YOUR OBJECTIVE:
Pull out every line containing the string "update".

DATASET SECTION:
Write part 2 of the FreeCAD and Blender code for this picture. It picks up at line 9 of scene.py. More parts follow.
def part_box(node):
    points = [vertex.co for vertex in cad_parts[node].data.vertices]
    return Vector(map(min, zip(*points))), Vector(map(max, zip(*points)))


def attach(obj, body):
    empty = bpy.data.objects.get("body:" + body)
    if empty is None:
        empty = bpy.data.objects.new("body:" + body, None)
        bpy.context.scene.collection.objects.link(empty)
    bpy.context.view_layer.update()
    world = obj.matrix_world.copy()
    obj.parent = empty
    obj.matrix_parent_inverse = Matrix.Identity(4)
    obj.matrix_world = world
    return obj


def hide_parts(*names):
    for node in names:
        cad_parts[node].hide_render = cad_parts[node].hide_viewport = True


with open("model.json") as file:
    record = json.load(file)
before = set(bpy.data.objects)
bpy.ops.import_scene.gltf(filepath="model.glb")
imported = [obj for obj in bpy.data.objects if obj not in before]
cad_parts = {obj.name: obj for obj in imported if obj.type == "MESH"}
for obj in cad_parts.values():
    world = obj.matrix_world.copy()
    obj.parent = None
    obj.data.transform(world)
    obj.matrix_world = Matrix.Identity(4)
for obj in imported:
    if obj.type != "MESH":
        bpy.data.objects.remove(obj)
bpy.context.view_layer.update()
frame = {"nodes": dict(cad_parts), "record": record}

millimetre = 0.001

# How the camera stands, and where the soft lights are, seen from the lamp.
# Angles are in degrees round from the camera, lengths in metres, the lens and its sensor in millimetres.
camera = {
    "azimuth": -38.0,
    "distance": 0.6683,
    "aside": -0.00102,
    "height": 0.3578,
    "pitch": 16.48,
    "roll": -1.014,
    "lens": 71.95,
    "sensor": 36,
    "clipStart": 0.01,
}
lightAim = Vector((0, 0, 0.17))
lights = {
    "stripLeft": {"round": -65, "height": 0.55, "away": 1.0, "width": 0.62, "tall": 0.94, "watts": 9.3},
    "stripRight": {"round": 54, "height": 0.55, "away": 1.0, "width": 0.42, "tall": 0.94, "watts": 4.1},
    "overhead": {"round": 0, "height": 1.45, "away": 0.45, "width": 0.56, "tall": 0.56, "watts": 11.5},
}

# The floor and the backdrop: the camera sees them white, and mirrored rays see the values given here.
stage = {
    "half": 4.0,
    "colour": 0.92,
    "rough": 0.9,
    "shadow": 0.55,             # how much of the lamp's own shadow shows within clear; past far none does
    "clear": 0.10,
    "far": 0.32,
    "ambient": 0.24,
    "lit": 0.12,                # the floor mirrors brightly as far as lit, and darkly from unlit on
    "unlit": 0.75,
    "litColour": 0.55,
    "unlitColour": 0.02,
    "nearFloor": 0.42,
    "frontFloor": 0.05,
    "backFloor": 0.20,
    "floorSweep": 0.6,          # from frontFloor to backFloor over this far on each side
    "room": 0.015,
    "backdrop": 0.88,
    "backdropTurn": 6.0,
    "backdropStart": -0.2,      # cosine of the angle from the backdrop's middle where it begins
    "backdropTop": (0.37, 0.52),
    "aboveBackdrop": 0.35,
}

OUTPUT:
    bpy.context.view_layer.update()
bpy.context.view_layer.update()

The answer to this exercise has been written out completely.